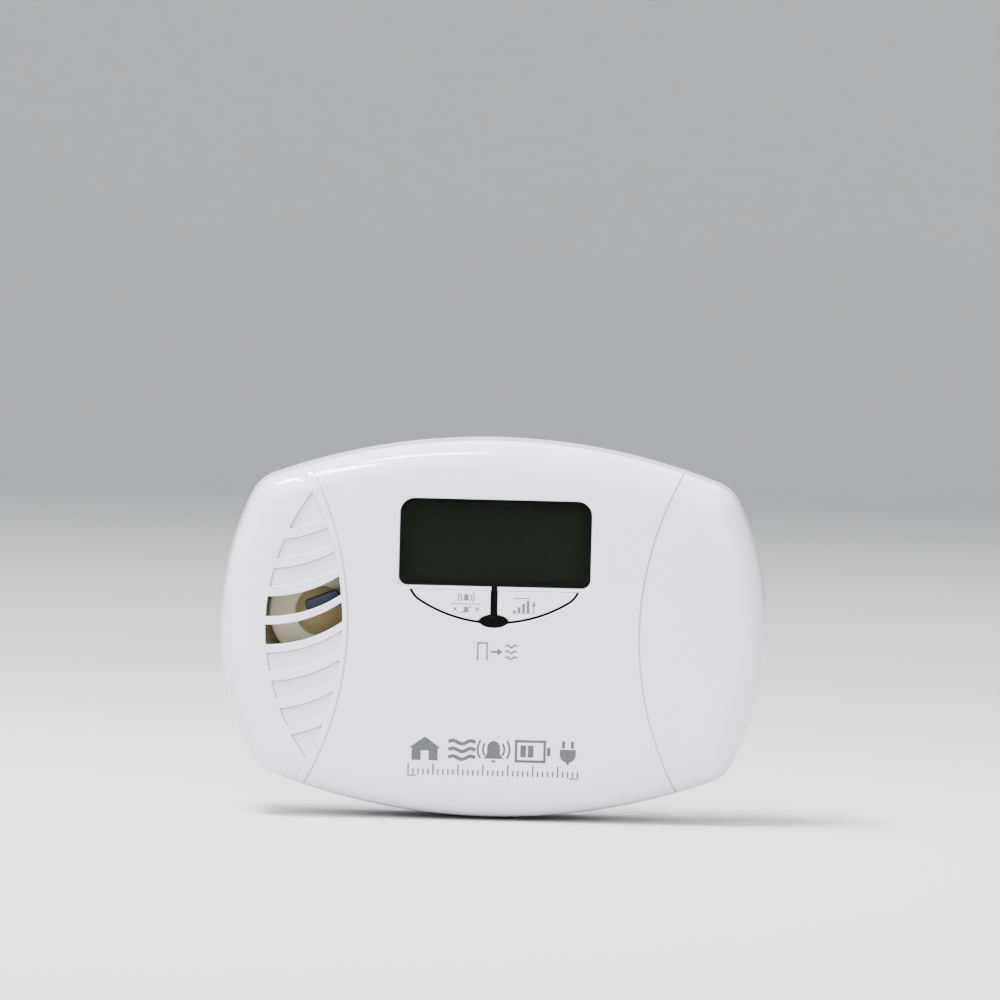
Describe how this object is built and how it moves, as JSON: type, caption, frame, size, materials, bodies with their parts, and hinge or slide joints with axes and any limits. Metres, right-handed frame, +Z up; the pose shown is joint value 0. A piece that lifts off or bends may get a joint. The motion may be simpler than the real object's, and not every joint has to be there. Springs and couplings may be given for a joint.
{
  "type": "carbon monoxide alarm",
  "caption": "Plug-in carbon monoxide alarm with a louvred side grille, a display window over two half-lens buttons, rear plug blades and a pull-out battery drawer.",
  "frame": {"origin": "centre of the flat rear face, in the plane of the wall plate the alarm is plugged into", "axes": "+X to the right as seen from the front, +Y out of the back into the wall, +Z up; the front faces -Y"},
  "size_m": [0.1424, 0.055, 0.099],
  "materials": {
    "white_abs": "fine satin moulding, white ABS",
    "button_abs": "satin white ABS",
    "smoked_lens": "polished smoked acrylic",
    "lcd": "olive liquid-crystal panel",
    "diffuser": "milky light guide",
    "dark_plastic": "moulded dark thermoplastic",
    "rubber_strip": "layered conductive rubber",
    "board": "tan phenolic laminate",
    "cream_plastic": "moulded cream plastic",
    "blue_epoxy": "dipped blue epoxy",
    "brass": "bright rolled brass",
    "nickel": "nickel plate",
    "steel": "zinc-plated steel",
    "core_iron": "varnished laminations",
    "yellow_tape": "yellow winding tape",
    "cell_jacket": "plain printed jacket over a steel can; aluminium gives about the weight of an alkaline cell",
    "label": "matt white label film",
    "wire_black": "black PVC sleeve",
    "wire_white": "white PVC sleeve",
    "led_red": "clear red epoxy"
  },
  "bodies": {
    "housing": {"front_cover": "white_abs", "rear_cover": "white_abs", "display_lens": "smoked_lens", "rating_label": "label", "case_screw_1": "steel", "case_screw_2": "steel", "case_screw_3": "steel", "case_screw_4": "steel", "test_silence_switch_body": "dark_plastic", "peak_level_switch_body": "dark_plastic", "lcd_panel": "lcd", "lcd_holder": "dark_plastic", "backlight_panel": "diffuser", "connector_strip": "rubber_strip", "alarm_led": "led_red", "circuit_board": "board", "horn_housing": "cream_plastic", "horn_disc": "brass", "horn_capacitor": "blue_epoxy", "gas_sensor_can": "steel", "gas_sensor_cap": "cream_plastic", "microcontroller": "dark_plastic", "transformer_core": "core_iron", "transformer_winding": "yellow_tape", "reservoir_capacitor": "dark_plastic", "film_capacitor": "cream_plastic", "varistor": "blue_epoxy", "board_screw_1": "steel", "board_screw_2": "steel", "board_screw_3": "steel", "blade_block": "dark_plastic", "blade_left": "nickel", "blade_right": "nickel", "mains_lead_left": "wire_black", "mains_lead_right": "wire_white", "bay_contact": "nickel", "bay_spring": "steel", "bay_spring_plate": "nickel"},
    "test_silence_button": {"test_silence_button": "button_abs", "test_silence_switch_plunger": "dark_plastic"},
    "peak_level_button": {"peak_level_button": "button_abs", "peak_level_switch_plunger": "dark_plastic"},
    "battery_drawer": {"battery_drawer": "white_abs", "battery_upper": "cell_jacket", "battery_lower": "cell_jacket", "bridge_contact": "nickel", "bridge_spring": "steel"}
  },
  "joints": [
    {"name": "test_silence_press", "type": "slide", "parent": "housing", "child": "test_silence_button", "axis": [0, 1, 0], "range_m": [0, 0.0008], "stiffness_N_per_m": 300},
    {"name": "peak_level_press", "type": "slide", "parent": "housing", "child": "peak_level_button", "axis": [0, 1, 0], "range_m": [0, 0.0008], "stiffness_N_per_m": 300},
    {"name": "battery_drawer_slide", "type": "slide", "parent": "housing", "child": "battery_drawer", "axis": [1, 0, 0], "range_m": [0, 0.055]}
  ]
}
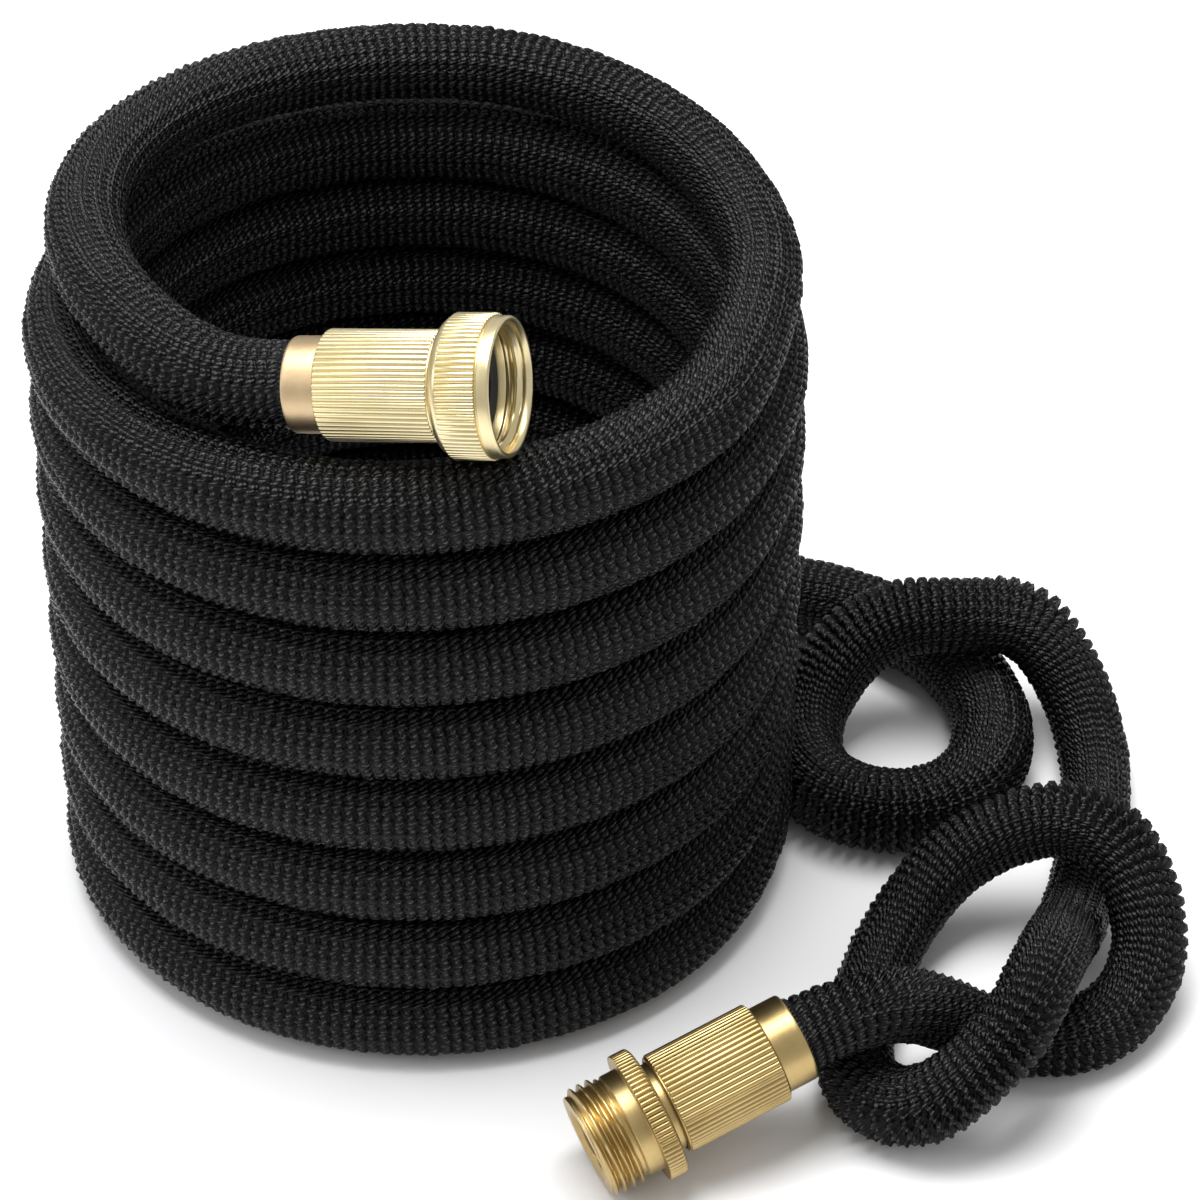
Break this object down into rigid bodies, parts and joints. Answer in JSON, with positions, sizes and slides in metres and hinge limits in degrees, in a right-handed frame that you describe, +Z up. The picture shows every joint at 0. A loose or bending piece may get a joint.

+ + + + + + +

▸ Challenge: Reproduce the whole listing word for word.

▸ Response for this exercise:
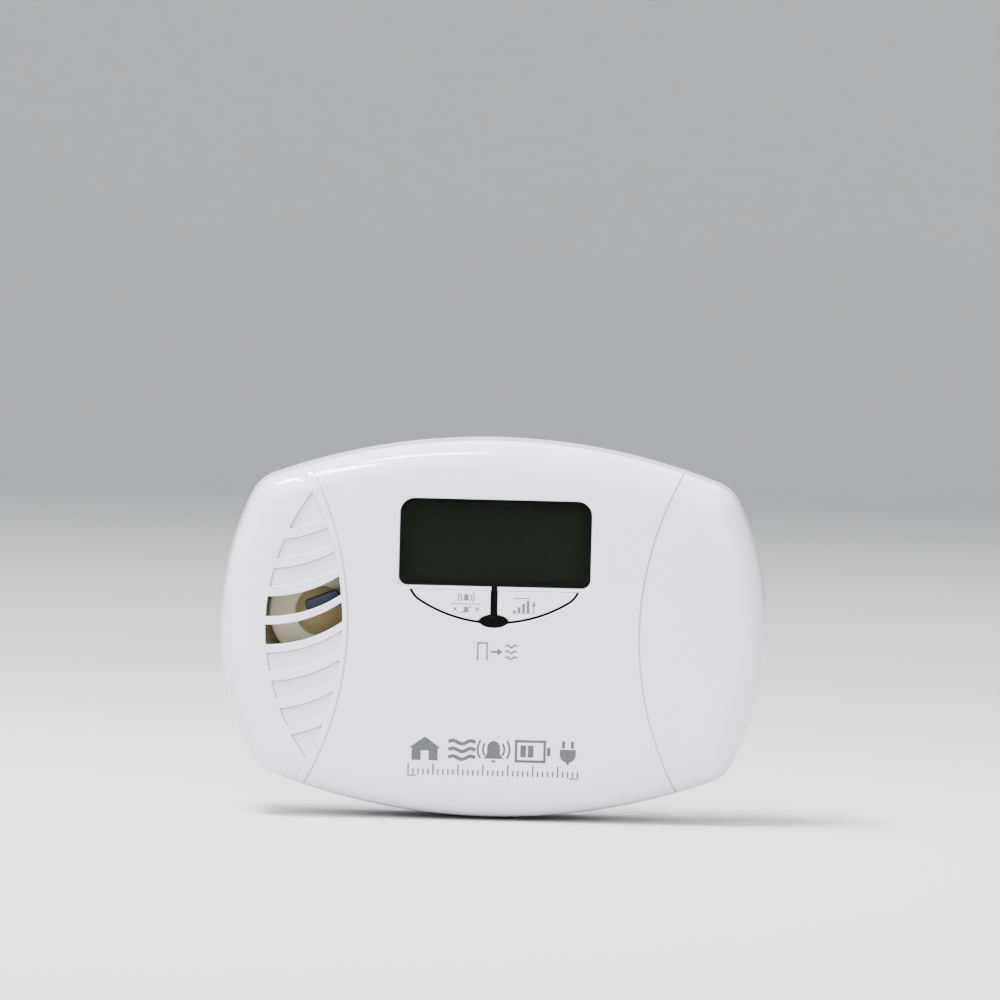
Describe how this object is built and how it moves, as JSON: type, caption, frame, size, materials, bodies with their parts, and hinge or slide joints with axes and any limits. Metres, right-handed frame, +Z up; the pose shown is joint value 0. A piece that lifts off or bends may get a joint. The motion may be simpler than the real object's, and not every joint has to be there. Springs and couplings may be given for a joint.
{
  "type": "carbon monoxide alarm",
  "caption": "Plug-in carbon monoxide alarm with a louvred side grille, a display window over two half-lens buttons, rear plug blades and a pull-out battery drawer.",
  "frame": {"origin": "centre of the flat rear face, in the plane of the wall plate the alarm is plugged into", "axes": "+X to the right as seen from the front, +Y out of the back into the wall, +Z up; the front faces -Y"},
  "size_m": [0.1424, 0.055, 0.099],
  "materials": {
    "white_abs": "fine satin moulding, white ABS",
    "button_abs": "satin white ABS",
    "smoked_lens": "polished smoked acrylic",
    "lcd": "olive liquid-crystal panel",
    "diffuser": "milky light guide",
    "dark_plastic": "moulded dark thermoplastic",
    "rubber_strip": "layered conductive rubber",
    "board": "tan phenolic laminate",
    "cream_plastic": "moulded cream plastic",
    "blue_epoxy": "dipped blue epoxy",
    "brass": "bright rolled brass",
    "nickel": "nickel plate",
    "steel": "zinc-plated steel",
    "core_iron": "varnished laminations",
    "yellow_tape": "yellow winding tape",
    "cell_jacket": "plain printed jacket over a steel can; aluminium gives about the weight of an alkaline cell",
    "label": "matt white label film",
    "wire_black": "black PVC sleeve",
    "wire_white": "white PVC sleeve",
    "led_red": "clear red epoxy"
  },
  "bodies": {
    "housing": {"front_cover": "white_abs", "rear_cover": "white_abs", "display_lens": "smoked_lens", "rating_label": "label", "case_screw_1": "steel", "case_screw_2": "steel", "case_screw_3": "steel", "case_screw_4": "steel", "test_silence_switch_body": "dark_plastic", "peak_level_switch_body": "dark_plastic", "lcd_panel": "lcd", "lcd_holder": "dark_plastic", "backlight_panel": "diffuser", "connector_strip": "rubber_strip", "alarm_led": "led_red", "circuit_board": "board", "horn_housing": "cream_plastic", "horn_disc": "brass", "horn_capacitor": "blue_epoxy", "gas_sensor_can": "steel", "gas_sensor_cap": "cream_plastic", "microcontroller": "dark_plastic", "transformer_core": "core_iron", "transformer_winding": "yellow_tape", "reservoir_capacitor": "dark_plastic", "film_capacitor": "cream_plastic", "varistor": "blue_epoxy", "board_screw_1": "steel", "board_screw_2": "steel", "board_screw_3": "steel", "blade_block": "dark_plastic", "blade_left": "nickel", "blade_right": "nickel", "mains_lead_left": "wire_black", "mains_lead_right": "wire_white", "bay_contact": "nickel", "bay_spring": "steel", "bay_spring_plate": "nickel"},
    "test_silence_button": {"test_silence_button": "button_abs", "test_silence_switch_plunger": "dark_plastic"},
    "peak_level_button": {"peak_level_button": "button_abs", "peak_level_switch_plunger": "dark_plastic"},
    "battery_drawer": {"battery_drawer": "white_abs", "battery_upper": "cell_jacket", "battery_lower": "cell_jacket", "bridge_contact": "nickel", "bridge_spring": "steel"}
  },
  "joints": [
    {"name": "test_silence_press", "type": "slide", "parent": "housing", "child": "test_silence_button", "axis": [0, 1, 0], "range_m": [0, 0.0008], "stiffness_N_per_m": 300},
    {"name": "peak_level_press", "type": "slide", "parent": "housing", "child": "peak_level_button", "axis": [0, 1, 0], "range_m": [0, 0.0008], "stiffness_N_per_m": 300},
    {"name": "battery_drawer_slide", "type": "slide", "parent": "housing", "child": "battery_drawer", "axis": [1, 0, 0], "range_m": [0, 0.055]}
  ]
}
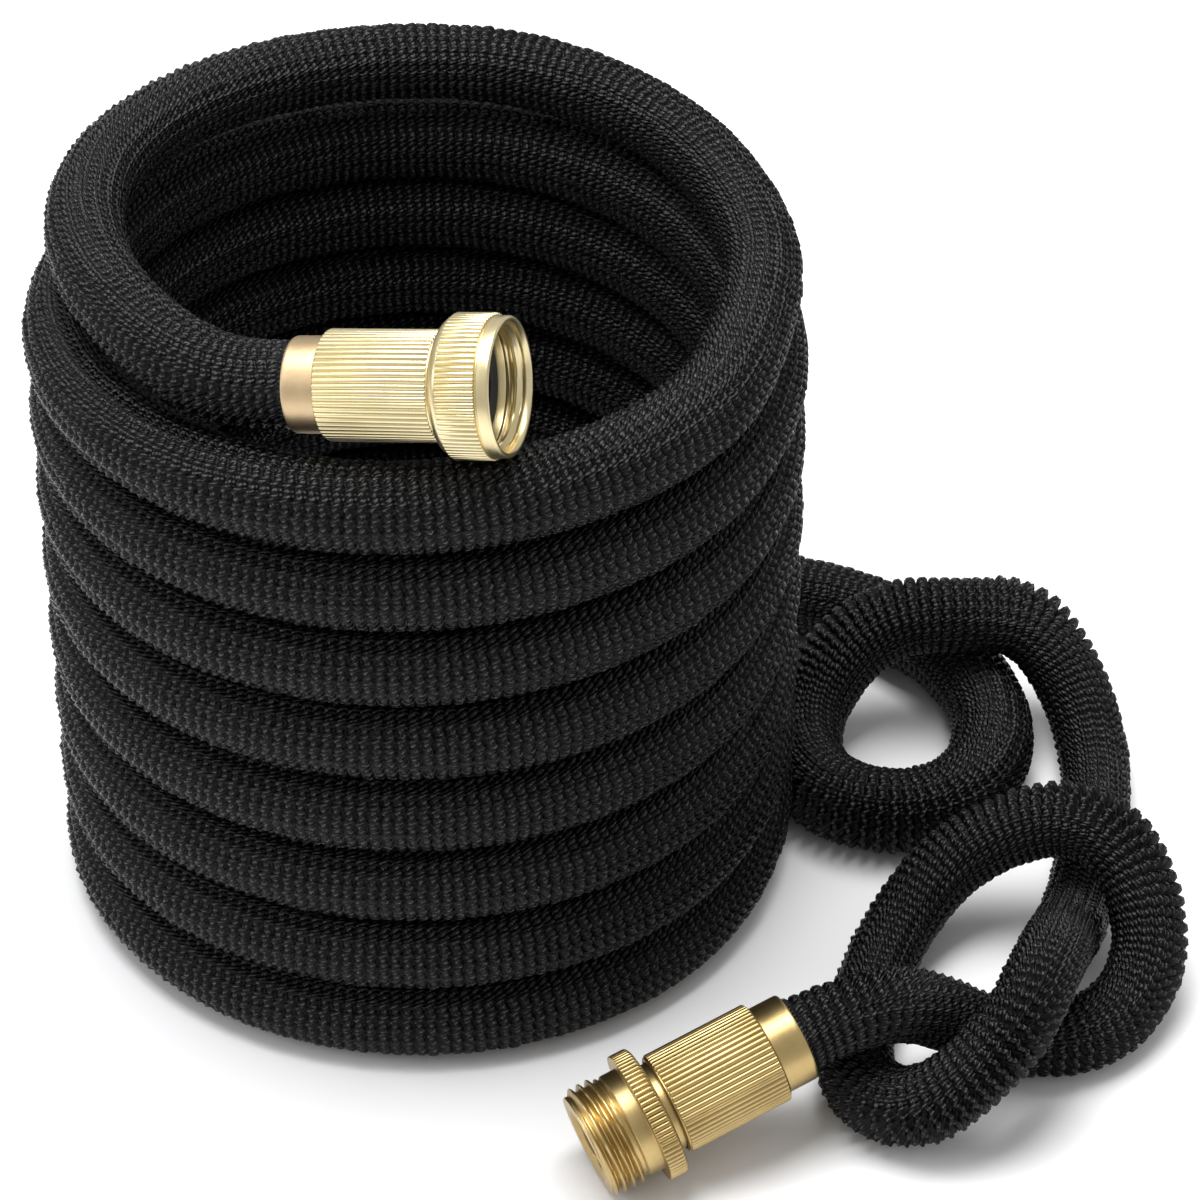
Break this object down into rigid bodies, parts and joints. Answer in JSON, with positions, sizes and slides in metres and hinge limits in degrees, in a right-handed frame that you describe, +Z up. The picture shows every joint at 0. A loose or bending piece may get a joint.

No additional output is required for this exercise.